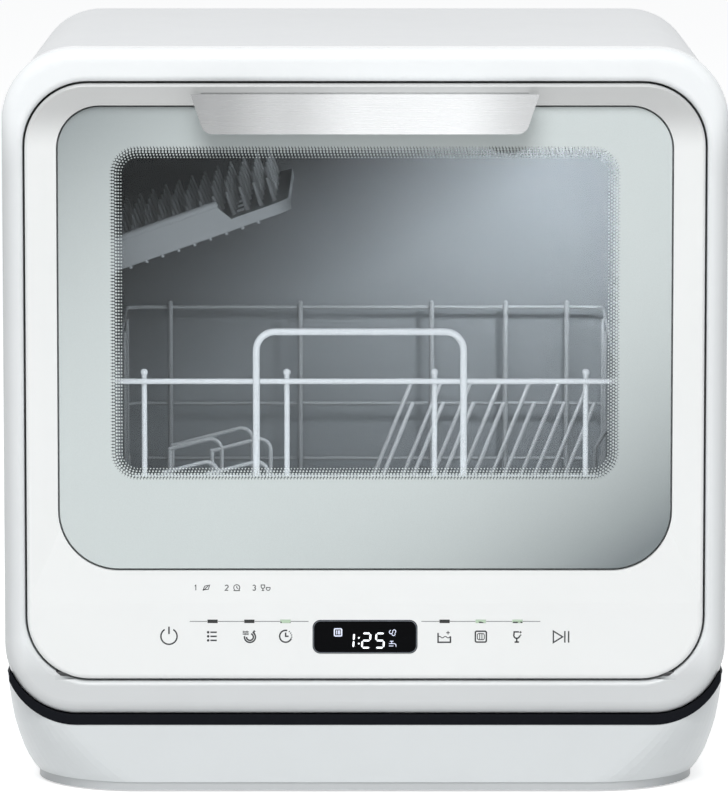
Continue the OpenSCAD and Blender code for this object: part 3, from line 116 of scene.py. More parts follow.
def eased(nt, factor, stops):
    """Smooth ramp through (position, colour) stops, the first at 0 and the last at 1."""
    ramp = nt.nodes.new("ShaderNodeValToRGB")
    ramp.color_ramp.interpolation = "EASE"
    knots = ramp.color_ramp.elements
    for i, (pos, colour) in enumerate(stops):
        knot = knots[0] if i == 0 else knots[-1] if i == len(stops) - 1 else knots.new(pos)
        knot.color = (*colour, 1)
    link(nt, factor, ramp.inputs["Fac"])
    return ramp.outputs["Color"]


def bump(nt, height, strength, distance):
    b = nt.nodes.new("ShaderNodeBump")
    b.inputs["Strength"].default_value = strength
    b.inputs["Distance"].default_value = distance
    link(nt, height, b.inputs["Height"])
    return b.outputs["Normal"]


def multiplied(nt, colour, other):
    mul = nt.nodes.new("ShaderNodeMix")
    mul.data_type = "RGBA"
    mul.blend_type = "MULTIPLY"
    mul.inputs["Factor"].default_value = 1
    link(nt, colour, mul.inputs["A"])
    link(nt, other, mul.inputs["B"])
    return mul.outputs["Result"]


def scaled(nt, colour, factor):
    scale = nt.nodes.new("ShaderNodeVectorMath")
    scale.operation = "SCALE"
    link(nt, colour, scale.inputs[0])
    link(nt, factor, scale.inputs["Scale"])
    return scale.outputs["Vector"]


def shade(colour, k):
    return tuple(min(1, c * k) for c in colour)


def new_material(name):
    mat = bpy.data.materials.new(name)
    mat.use_nodes = True
    nt = mat.node_tree
    nt.nodes.clear()
    return mat, nt, nt.nodes.new("ShaderNodeOutputMaterial")


def principled(name):
    """A new material whose main shader is already joined to the output."""
    mat, nt, out = new_material(name)
    p = nt.nodes.new("ShaderNodeBsdfPrincipled")
    link(nt, p.outputs[0], out.inputs["Surface"])
    return mat, nt, p


# ---------------------------------------------------------------- camera, light, floor
def make_camera():
    data = bpy.data.cameras.new("camera")
    data.sensor_width = 36
    data.lens = 288.9
    data.clip_start, data.clip_end = 0.05, 60
    cam = bpy.data.objects.new("camera", data)
    cam.location = (-0.0006, FRONT - 3.692, 0.683)
    cam.rotation_euler = (math.radians(90 - 6.976), 0, 0)
    scene.collection.objects.link(cam)
    scene.camera = cam


def area_lamp(name, at, aim, size, watts, spread_deg=180):
    data = bpy.data.lights.new(name, "AREA")
    data.spread = math.radians(spread_deg)
    data.shape = "RECTANGLE"
    data.size, data.size_y = size
    data.energy = watts
    lamp = bpy.data.objects.new(name, data)
    lamp.location = at
    lamp.rotation_euler = (Vector(aim) - Vector(at)).to_track_quat("-Z", "Y").to_euler()
    scene.collection.objects.link(lamp)
    return lamp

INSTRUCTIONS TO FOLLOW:
Output the listing above word for word.

SOLVED PROBLEM:
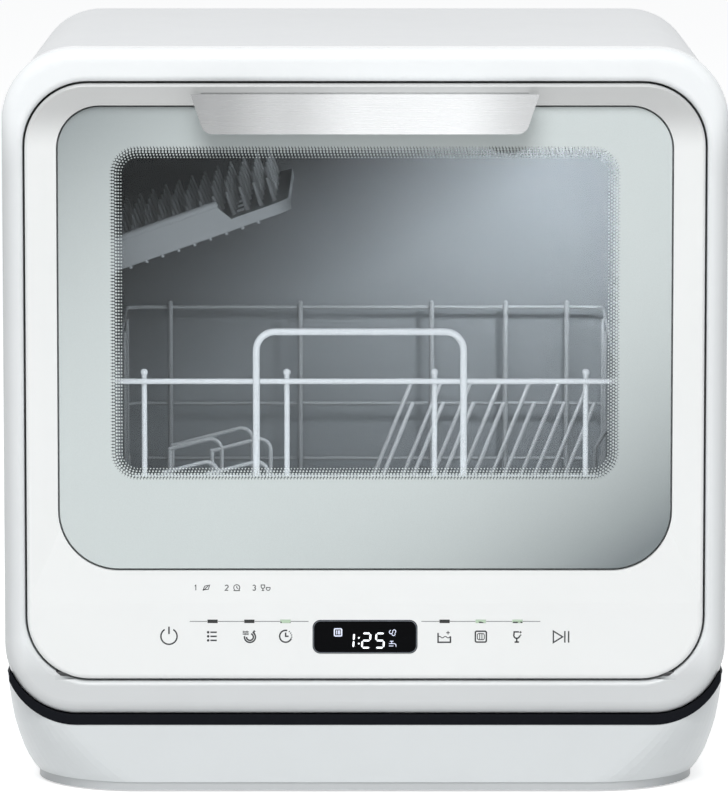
Continue the OpenSCAD and Blender code for this object: part 3, from line 116 of scene.py. More parts follow.
def eased(nt, factor, stops):
    """Smooth ramp through (position, colour) stops, the first at 0 and the last at 1."""
    ramp = nt.nodes.new("ShaderNodeValToRGB")
    ramp.color_ramp.interpolation = "EASE"
    knots = ramp.color_ramp.elements
    for i, (pos, colour) in enumerate(stops):
        knot = knots[0] if i == 0 else knots[-1] if i == len(stops) - 1 else knots.new(pos)
        knot.color = (*colour, 1)
    link(nt, factor, ramp.inputs["Fac"])
    return ramp.outputs["Color"]


def bump(nt, height, strength, distance):
    b = nt.nodes.new("ShaderNodeBump")
    b.inputs["Strength"].default_value = strength
    b.inputs["Distance"].default_value = distance
    link(nt, height, b.inputs["Height"])
    return b.outputs["Normal"]


def multiplied(nt, colour, other):
    mul = nt.nodes.new("ShaderNodeMix")
    mul.data_type = "RGBA"
    mul.blend_type = "MULTIPLY"
    mul.inputs["Factor"].default_value = 1
    link(nt, colour, mul.inputs["A"])
    link(nt, other, mul.inputs["B"])
    return mul.outputs["Result"]


def scaled(nt, colour, factor):
    scale = nt.nodes.new("ShaderNodeVectorMath")
    scale.operation = "SCALE"
    link(nt, colour, scale.inputs[0])
    link(nt, factor, scale.inputs["Scale"])
    return scale.outputs["Vector"]


def shade(colour, k):
    return tuple(min(1, c * k) for c in colour)


def new_material(name):
    mat = bpy.data.materials.new(name)
    mat.use_nodes = True
    nt = mat.node_tree
    nt.nodes.clear()
    return mat, nt, nt.nodes.new("ShaderNodeOutputMaterial")


def principled(name):
    """A new material whose main shader is already joined to the output."""
    mat, nt, out = new_material(name)
    p = nt.nodes.new("ShaderNodeBsdfPrincipled")
    link(nt, p.outputs[0], out.inputs["Surface"])
    return mat, nt, p


# ---------------------------------------------------------------- camera, light, floor
def make_camera():
    data = bpy.data.cameras.new("camera")
    data.sensor_width = 36
    data.lens = 288.9
    data.clip_start, data.clip_end = 0.05, 60
    cam = bpy.data.objects.new("camera", data)
    cam.location = (-0.0006, FRONT - 3.692, 0.683)
    cam.rotation_euler = (math.radians(90 - 6.976), 0, 0)
    scene.collection.objects.link(cam)
    scene.camera = cam


def area_lamp(name, at, aim, size, watts, spread_deg=180):
    data = bpy.data.lights.new(name, "AREA")
    data.spread = math.radians(spread_deg)
    data.shape = "RECTANGLE"
    data.size, data.size_y = size
    data.energy = watts
    lamp = bpy.data.objects.new(name, data)
    lamp.location = at
    lamp.rotation_euler = (Vector(aim) - Vector(at)).to_track_quat("-Z", "Y").to_euler()
    scene.collection.objects.link(lamp)
    return lamp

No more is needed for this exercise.